We have historic examples of this. Many of us are pretty keen on John Wesley’s itinerate ministry and think he was a wonderful evangelist. Few of us know, or want to note, that he had such an unhappy marriage that he seemed quite happy to neglect his homelife this way. The discomfort of being on the road “for the gospel” was less uncomfortable to him than being home with his wife! Other historical examples can be found in a whole host of ways.

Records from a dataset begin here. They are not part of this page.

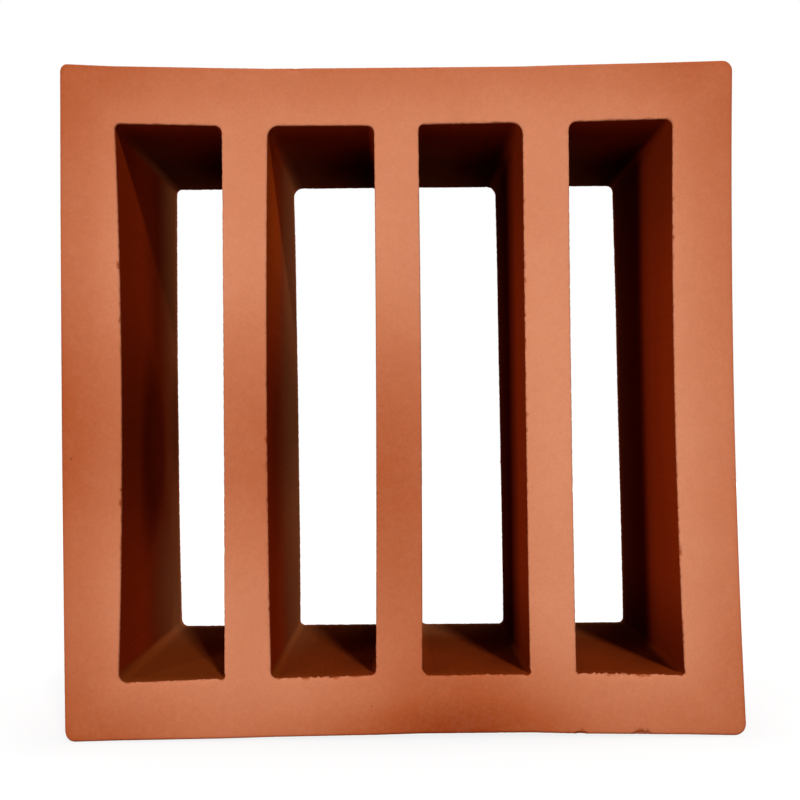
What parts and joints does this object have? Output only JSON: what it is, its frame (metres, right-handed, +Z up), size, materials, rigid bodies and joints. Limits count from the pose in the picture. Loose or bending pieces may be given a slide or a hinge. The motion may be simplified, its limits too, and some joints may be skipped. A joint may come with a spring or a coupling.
{
  "type": "terracotta breeze block",
  "caption": "Square fired-clay screen block with a row of upright slots right through it, laid in open walls to let air and light pass.",
  "frame": {"origin": "middle of the lower bed face, where the block rests", "axes": "+X along the wall, to the right seen from the front; +Y through the wall, from the front face to the back face; +Z up, along the slots' long sides"},
  "size_m": [0.19, 0.09, 0.19],
  "materials": {
    "fired_clay": "matte"
  },
  "bodies": {
    "root": {"breeze_block": "fired_clay"}
  },
  "joints": []
}
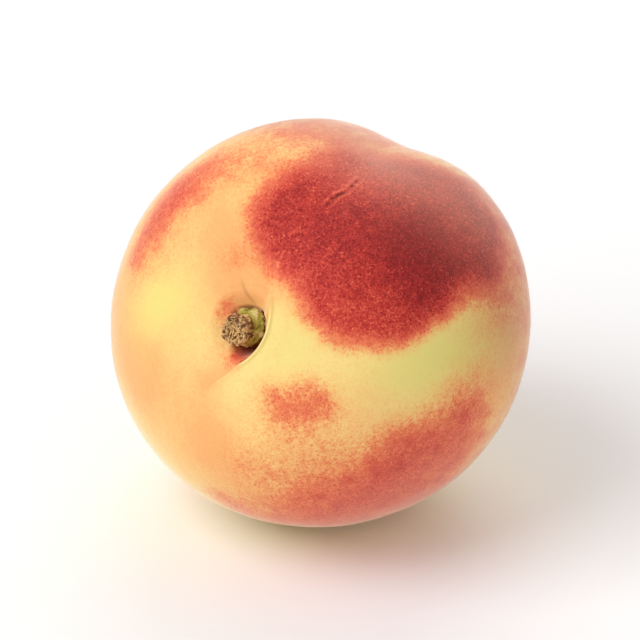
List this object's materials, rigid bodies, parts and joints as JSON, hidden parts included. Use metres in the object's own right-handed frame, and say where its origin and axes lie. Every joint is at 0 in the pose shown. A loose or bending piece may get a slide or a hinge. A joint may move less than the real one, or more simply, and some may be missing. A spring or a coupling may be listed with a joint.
{
  "type": "peach",
  "caption": "Ripe velvety peach with a suture groove and a woody stem stub in its cavity, lying on its cheek on a small flat spot.",
  "frame": {"origin": "on the surface that the fruit rests on, below the middle of its box", "axes": "-Z out of the flat that it rests on; the stem end looks towards -Y, turned 29 degrees to -X and raised 25 degrees; the suture runs over the top towards +X"},
  "size_m": [0.0758, 0.0728, 0.0731],
  "materials": {
    "peach_skin": "yellow skin with crimson blush, covered with fine pale fuzz",
    "stem_wood": "green-brown ridged bark with a torn, fibrous, tan end"
  },
  "bodies": {
    "root": {"fruit": "peach_skin", "stem": "stem_wood"}
  },
  "joints": []
}
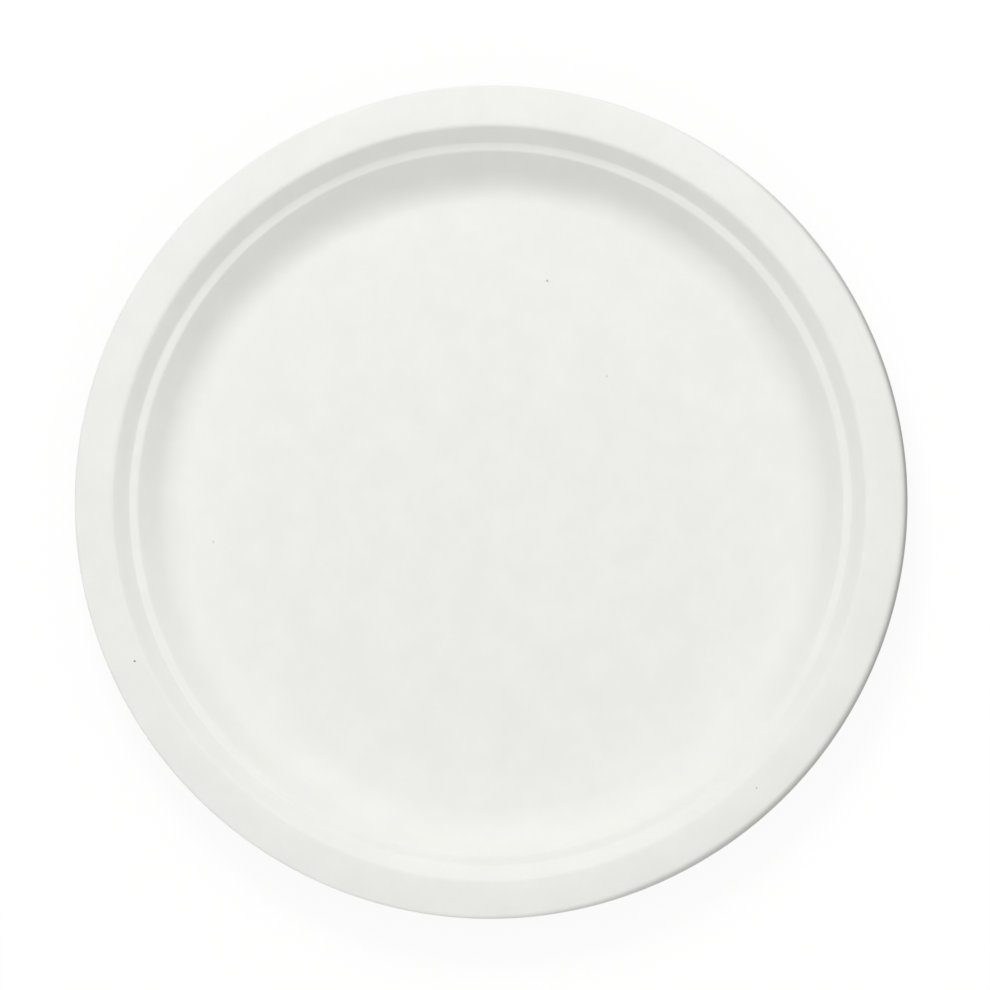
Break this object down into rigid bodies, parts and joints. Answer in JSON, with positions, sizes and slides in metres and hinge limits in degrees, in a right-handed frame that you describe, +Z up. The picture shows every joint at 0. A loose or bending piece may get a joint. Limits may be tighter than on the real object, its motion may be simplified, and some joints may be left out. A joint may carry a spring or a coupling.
{
  "type": "paper plate",
  "caption": "Round disposable plate of pressed plant fibre, one thin wall with a flat base, dished side, nesting ledge, stepped brim and turned-down lip.",
  "frame": {"origin": "centre of the plate, on the table that its base ring stands on", "axes": "+Z up, along the plate's axis of revolution, out of the dish; +X to the right and +Y to the top of the picture"},
  "size_m": [0.26, 0.26, 0.02],
  "materials": {
    "moulded_fibre": "matte"
  },
  "bodies": {
    "root": {"plate": "moulded_fibre"}
  },
  "joints": []
}
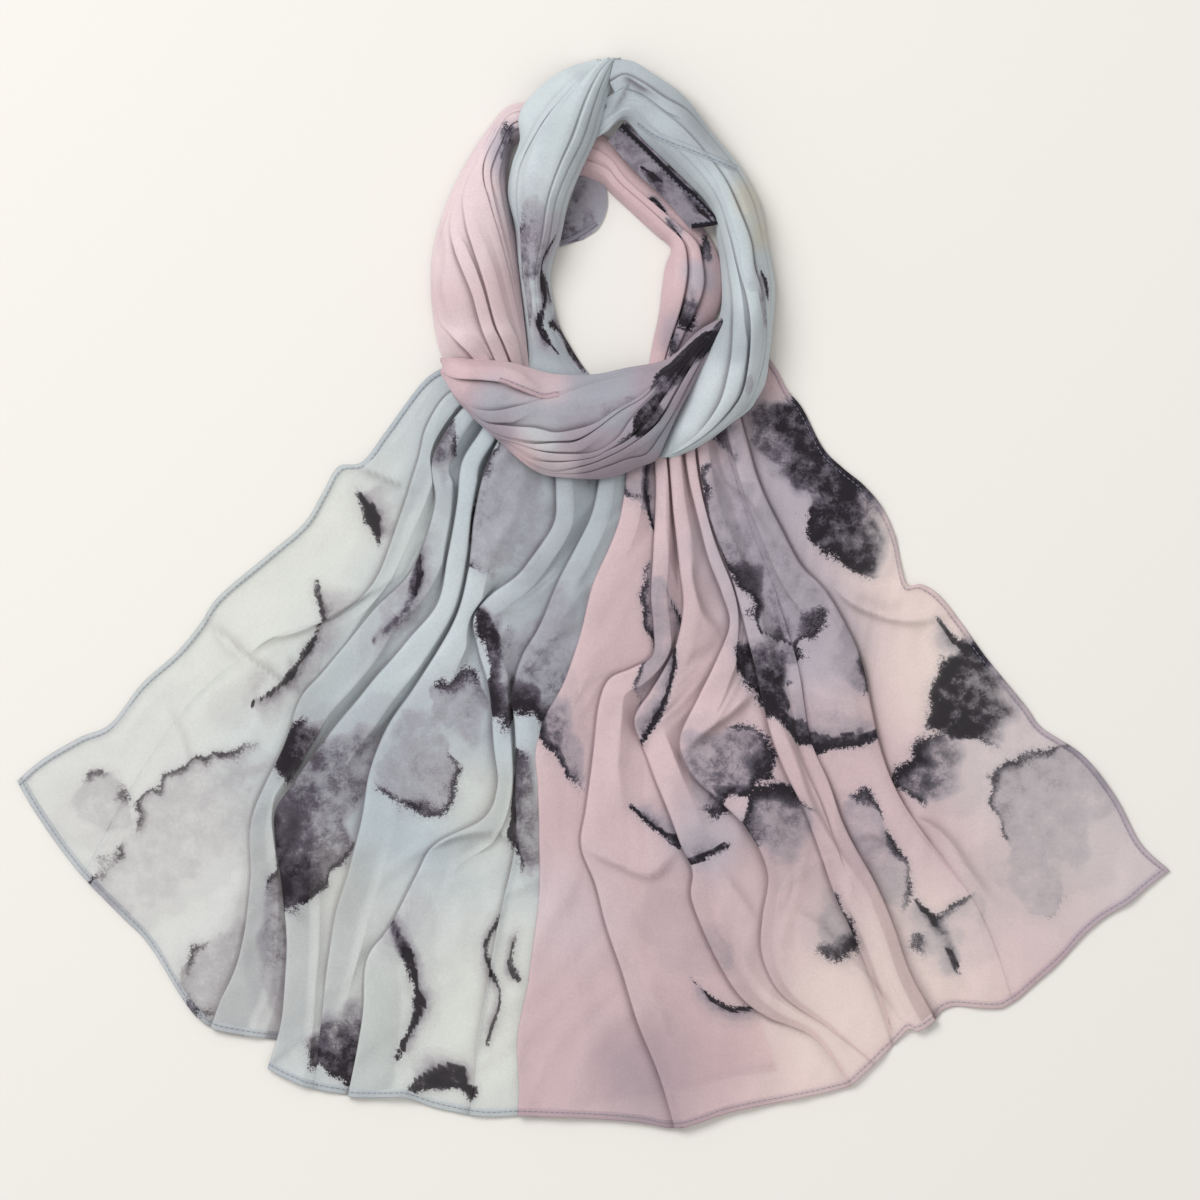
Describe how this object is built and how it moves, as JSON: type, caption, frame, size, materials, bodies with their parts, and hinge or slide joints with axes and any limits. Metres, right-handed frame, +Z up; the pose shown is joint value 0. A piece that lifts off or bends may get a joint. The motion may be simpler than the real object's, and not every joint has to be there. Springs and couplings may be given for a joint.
{
  "type": "chiffon scarf",
  "caption": "Long printed chiffon scarf, wound once as round a neck and laid out flat, its two pleated ends fanned out below the loop.",
  "frame": {"origin": "on the table, below the middle of the scarf's box", "axes": "+X to the right of the laid-out scarf, +Y towards the top of its loop, +Z up from the table"},
  "size_m": [0.666, 0.619, 0.0349],
  "materials": {
    "left_fall_cloth": "fine matte crepe chiffon, sheer where it is one layer",
    "inner_left_strand_cloth": "fine matte crepe chiffon, sheer where it is one layer",
    "outer_right_strand_cloth": "fine matte crepe chiffon, sheer where it is one layer",
    "front_band_cloth": "fine matte crepe chiffon, sheer where it is one layer",
    "outer_left_strand_cloth": "fine matte crepe chiffon, sheer where it is one layer",
    "inner_right_strand_cloth": "fine matte crepe chiffon, sheer where it is one layer",
    "right_fall_cloth": "fine matte crepe chiffon, sheer where it is one layer",
    "top_lappet_cloth": "fine matte crepe chiffon, sheer where it is one layer",
    "turned_edge_cloth": "fine matte crepe chiffon, sheer where it is one layer"
  },
  "bodies": {
    "root": {"left_fall": "left_fall_cloth", "inner_left_strand": "inner_left_strand_cloth", "outer_right_strand": "outer_right_strand_cloth", "front_band": "front_band_cloth", "outer_left_strand": "outer_left_strand_cloth", "inner_right_strand": "inner_right_strand_cloth", "right_fall": "right_fall_cloth", "top_lappet": "top_lappet_cloth", "turned_edge": "turned_edge_cloth"}
  },
  "joints": []
}
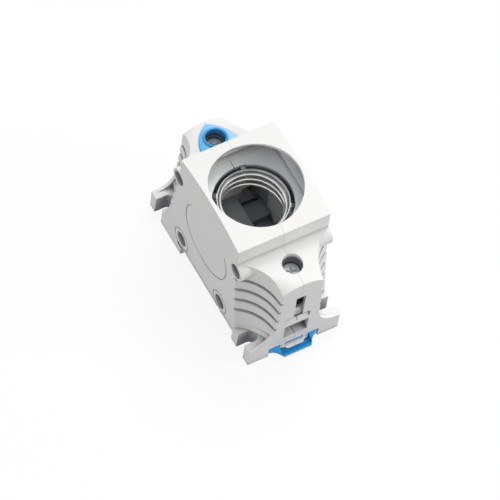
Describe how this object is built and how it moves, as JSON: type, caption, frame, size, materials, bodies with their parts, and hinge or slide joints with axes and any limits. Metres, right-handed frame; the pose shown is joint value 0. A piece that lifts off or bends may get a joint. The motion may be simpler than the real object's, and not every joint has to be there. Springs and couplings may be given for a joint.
{
  "type": "fuse holder",
  "caption": "Rail-mounted base for a screw-in fuse: moulded two-part housing, wire thread for the screw cap, two clamp terminals and a sprung rail clip.",
  "frame": {"origin": "on the axis of the screw-in fuse, in the plane of the feet, which is the middle of the pattern of four fixing slots", "axes": "+Z along the fuse axis out of the opening, +Y to the line terminal with the blue cover, -Y to the rail clip, X across the base"},
  "size_m": [0.041, 0.0869, 0.063],
  "materials": {
    "housing_plastic": "fine spark-eroded matt, moulded",
    "cover_plastic": "satin, moulded",
    "clip_plastic": "satin, moulded",
    "thread_steel": "bright drawn wire, nickel plated",
    "band_steel": "bright rolled sheet",
    "plated_copper": "tin plated, dull",
    "screw_steel": "zinc plated",
    "clamp_steel": "zinc plated, stamped",
    "bush_brass": "turned",
    "rivet_steel": "dark zinc plated",
    "spring_steel": "bright spring wire"
  },
  "bodies": {
    "base": {"left_housing": "housing_plastic", "right_housing": "housing_plastic", "line_terminal_cover": "cover_plastic", "rivet_upper_front": "rivet_steel", "rivet_upper_back": "rivet_steel", "rivet_lower_front": "rivet_steel", "rivet_lower_back": "rivet_steel", "thread_coil": "thread_steel", "thread_band": "band_steel", "band_rivets": "plated_copper", "load_bar": "plated_copper", "bottom_contact": "plated_copper", "gauge_bush": "bush_brass", "clip_spring_left": "spring_steel", "clip_spring_right": "spring_steel"},
    "load_screw_body": {"load_screw": "screw_steel"},
    "load_clamp_body": {"load_clamp": "clamp_steel"},
    "line_screw_body": {"line_screw": "screw_steel"},
    "line_clamp_body": {"line_clamp": "clamp_steel"},
    "rail_clip_body": {"rail_clip": "clip_plastic"}
  },
  "joints": [
    {"name": "load_screw_turn", "type": "hinge", "parent": "base", "child": "load_screw_body", "pos_m": [0, -0.0318, 0.03], "axis": [0, 0, -1], "range_deg": [0, 3960]},
    {"name": "load_clamp_lift", "type": "slide", "parent": "base", "child": "load_clamp_body", "axis": [0, 0, 1], "range_m": [0, 0.0088]},
    {"name": "line_screw_turn", "type": "hinge", "parent": "base", "child": "line_screw_body", "pos_m": [0, 0.0318, 0.03], "axis": [0, 0, -1], "range_deg": [0, 3960]},
    {"name": "line_clamp_lift", "type": "slide", "parent": "base", "child": "line_clamp_body", "axis": [0, 0, 1], "range_m": [0, 0.0088]},
    {"name": "rail_clip_slide", "type": "slide", "parent": "base", "child": "rail_clip_body", "axis": [0, -1, 0], "range_m": [0, 0.0035], "stiffness_N_per_m": 1500, "springref_m": -0.002, "deforming": ["clip_spring_left", "clip_spring_right"]}
  ],
  "couplings": [
    {"joint": "load_screw_turn", "follows": "load_clamp_lift", "rad_per_m": 7854},
    {"joint": "line_screw_turn", "follows": "line_clamp_lift", "rad_per_m": 7854}
  ]
}
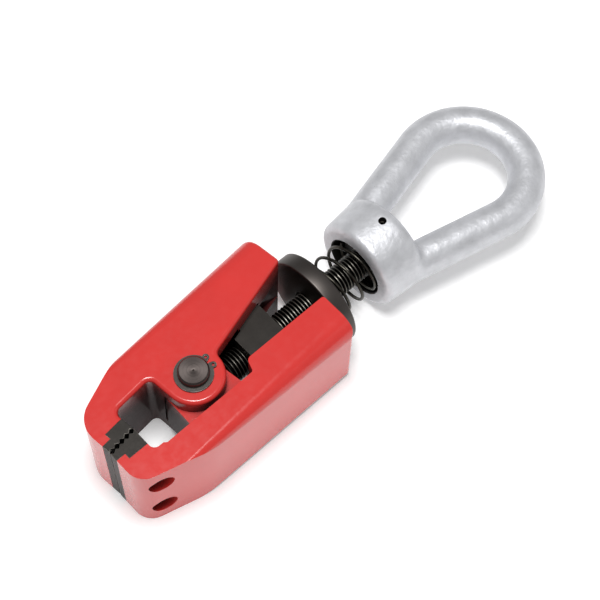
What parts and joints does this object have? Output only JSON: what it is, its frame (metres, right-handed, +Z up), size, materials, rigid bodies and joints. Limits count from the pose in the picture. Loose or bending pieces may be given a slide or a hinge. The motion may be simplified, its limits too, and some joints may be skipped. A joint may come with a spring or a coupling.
{
  "type": "self-tightening pulling clamp",
  "caption": "Pulling clamp with two cast jaws on a pivot pin, serrated steel inserts, a wedge on a threaded spindle, and a swivelling forged pull eye.",
  "frame": {"origin": "on the rest plane, at the centre of the pivot pin's flush head, under the pivot axis", "axes": "+X along the spindle from the pivot towards the pull eye, +Y towards the swinging left jaw, +Z up along the pivot pin"},
  "size_m": [0.2996, 0.087, 0.061],
  "materials": {
    "red_enamel_casting": "gloss",
    "black_oxide_steel": "satin",
    "black_fastener": "satin",
    "turned_pin_steel": "satin",
    "spring_steel": "satin",
    "spindle_steel": "satin",
    "turned_plate_steel": "satin",
    "galvanised_forging": "matte"
  },
  "bodies": {
    "right_jaw_assembly": {"right_jaw": "red_enamel_casting", "right_insert": "black_oxide_steel", "right_insert_screws": "black_fastener", "right_lock_washers": "black_fastener", "pivot_pin": "turned_pin_steel", "pivot_retaining_ring": "spring_steel"},
    "left_jaw_assembly": {"left_jaw": "red_enamel_casting", "left_insert": "black_oxide_steel", "left_insert_screws": "black_fastener", "left_lock_washers": "black_fastener"},
    "wedge": {"wedge_nut": "black_oxide_steel"},
    "plate": {"spring_plate": "turned_plate_steel", "return_spring": "spring_steel"},
    "eye_assembly": {"spindle": "spindle_steel", "pull_eye": "galvanised_forging", "eye_lock_pin": "spring_steel", "spring_seat_washer": "black_fastener"}
  },
  "joints": [
    {"name": "spindle_draw", "type": "slide", "parent": "right_jaw_assembly", "child": "wedge", "axis": [1, 0, 0], "range_m": [-0.006, 0], "stiffness_N_per_m": 1500, "springref_m": 0.01, "deforming": ["return_spring"]},
    {"name": "jaw_swing", "type": "hinge", "parent": "right_jaw_assembly", "child": "left_jaw_assembly", "pos_m": [0, 0, 0.028], "axis": [0, 0, 1], "range_deg": [-7, 0]},
    {"name": "eye_turn", "type": "hinge", "parent": "wedge", "child": "eye_assembly", "pos_m": [0.1, 0, 0.028], "axis": [1, 0, 0], "continuous": true},
    {"name": "plate_turn", "type": "hinge", "parent": "right_jaw_assembly", "child": "plate", "pos_m": [0.08, 0, 0.028], "axis": [1, 0, 0], "continuous": true}
  ],
  "couplings": [
    {"joint": "jaw_swing", "follows": "spindle_draw", "rad_per_m": 20.362}
  ]
}
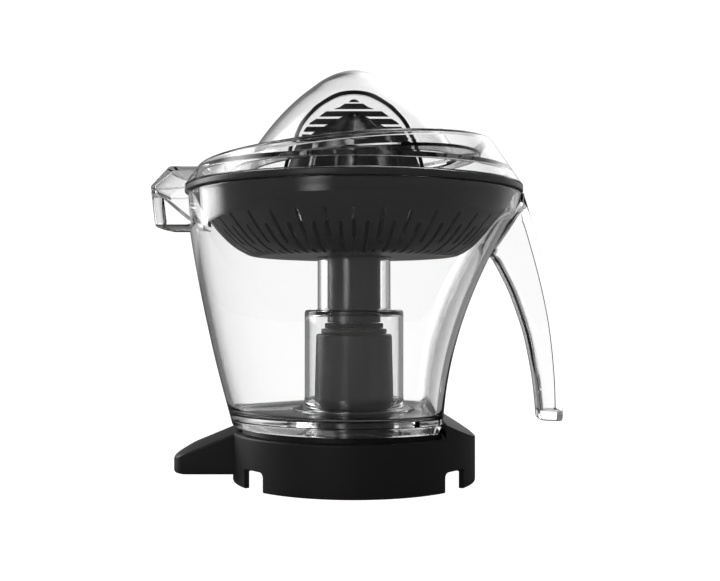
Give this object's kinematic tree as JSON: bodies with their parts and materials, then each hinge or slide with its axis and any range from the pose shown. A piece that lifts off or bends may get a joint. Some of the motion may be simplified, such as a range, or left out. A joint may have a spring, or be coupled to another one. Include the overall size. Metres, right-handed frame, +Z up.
{
  "type": "citrus press juicer",
  "caption": "Drive-on citrus press with a notched low base, clear jug with spout and hook handle, strainer basket, ribbed cone with arch press, and clear dome lid.",
  "frame": {"origin": "middle of the whole object's footprint, at the base's bottom rim; the drive axis is at x = -1.35 mm", "axes": "+Z up along the drive axis, +X towards the handle, -X towards the spout, -Y towards the viewer in front"},
  "size_m": [0.1828, 0.151, 0.1837],
  "materials": {
    "black_plastic": "fine matte moulded",
    "dark_plastic": "satin moulded",
    "hub_plastic": "satin moulded",
    "clear_plastic": "clear polished",
    "gear_plastic": "natural acetal",
    "steel": "bright zinc",
    "bronze": "sintered",
    "rubber": "matte"
  },
  "bodies": {
    "base": {"base_housing": "black_plastic", "base_cover": "black_plastic", "base_screw_1": "steel", "base_screw_2": "steel", "base_screw_3": "steel", "base_screw_4": "steel", "drive_tower": "hub_plastic", "tower_screw_1": "steel", "tower_screw_2": "steel", "tower_screw_3": "steel", "ring_gear": "gear_plastic", "input_bush": "bronze", "lower_bush": "bronze", "upper_bush": "bronze", "thrust_washer": "hub_plastic", "shaft_seal": "rubber"},
    "input": {"input_coupling": "black_plastic", "input_shaft": "steel", "sun_gear": "steel", "input_clip": "steel"},
    "spindle": {"planet_carrier": "steel", "planet_pin_1": "steel", "planet_pin_2": "steel", "planet_pin_3": "steel", "output_spindle": "steel", "drive_sleeve": "hub_plastic"},
    "planet_a": {"planet_gear_1": "gear_plastic"},
    "planet_b": {"planet_gear_2": "gear_plastic"},
    "planet_c": {"planet_gear_3": "gear_plastic"},
    "jug": {"jug": "clear_plastic"},
    "basket": {"strainer_basket": "dark_plastic"},
    "cone": {"press_cone": "dark_plastic"},
    "press": {"press_arch": "black_plastic", "press_window": "clear_plastic", "press_louvre": "dark_plastic", "press_vane_upper": "dark_plastic", "press_vane_tip": "dark_plastic"},
    "lid": {"lid": "clear_plastic"}
  },
  "joints": [
    {"name": "jug_lift", "type": "slide", "parent": "base", "child": "jug", "axis": [0, 0, 1], "range_m": [0, 0.12]},
    {"name": "basket_lift", "type": "slide", "parent": "jug", "child": "basket", "axis": [0, 0, 1], "range_m": [0, 0.08]},
    {"name": "cone_spin", "type": "hinge", "parent": "basket", "child": "cone", "pos_m": [-0.00135, 0, 0.125], "axis": [0, 0, 1], "continuous": true},
    {"name": "lid_lift", "type": "slide", "parent": "basket", "child": "lid", "axis": [0, 0, 1], "range_m": [0, 0.12]},
    {"name": "press_lift", "type": "slide", "parent": "cone", "child": "press", "axis": [0, 0, 1], "range_m": [0, 0.048]},
    {"name": "spindle_spin", "type": "hinge", "parent": "base", "child": "spindle", "pos_m": [-0.00135, 0, 0.045], "axis": [0, 0, 1], "continuous": true},
    {"name": "input_spin", "type": "hinge", "parent": "base", "child": "input", "pos_m": [-0.00135, 0, 0.01], "axis": [0, 0, 1], "continuous": true},
    {"name": "planet_a_spin", "type": "hinge", "parent": "spindle", "child": "planet_a", "pos_m": [0.02115, 0, 0.014], "axis": [0, 0, 1], "continuous": true},
    {"name": "planet_b_spin", "type": "hinge", "parent": "spindle", "child": "planet_b", "pos_m": [-0.0126, 0.01949, 0.014], "axis": [0, 0, 1], "continuous": true},
    {"name": "planet_c_spin", "type": "hinge", "parent": "spindle", "child": "planet_c", "pos_m": [-0.0126, -0.01949, 0.014], "axis": [0, 0, 1], "continuous": true}
  ],
  "couplings": [
    {"joint": "spindle_spin", "follows": "cone_spin", "ratio": 1},
    {"joint": "input_spin", "follows": "cone_spin", "ratio": 5},
    {"joint": "planet_a_spin", "follows": "cone_spin", "ratio": -2.6667},
    {"joint": "planet_b_spin", "follows": "cone_spin", "ratio": -2.6667},
    {"joint": "planet_c_spin", "follows": "cone_spin", "ratio": -2.6667},
    {"joint": "press_lift", "follows": "lid_lift", "ratio": 0.4}
  ]
}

My point here isn’t to diminish the uncomfortable choices some have made for the gospel. It is simply to say we all have our levels of discomfort we seem willing to bear and our levels of discomfort, what we even find uncomfortable, differs from person to person and all of us, at some level, will allow that lure of an easy life to overtake. When Jesus calls us to take up our cross and follow him, this is precisely what I think he is calling us to put to death. For the sake of the gospel, we must die to our comfort. Those of us who won’t will end up killing the church.

3 comments

  1. Do you think in the Samson story the israelites had become ‘comfortable’ living under the Philistines? They didn’t cry out? I was reading this the other day.

    • There’s a lot going on throughout judges 😬 comfort seems to be the least of it.

      But I do think it was potentially the issue with the church in Jerusalem in Acts 2-6.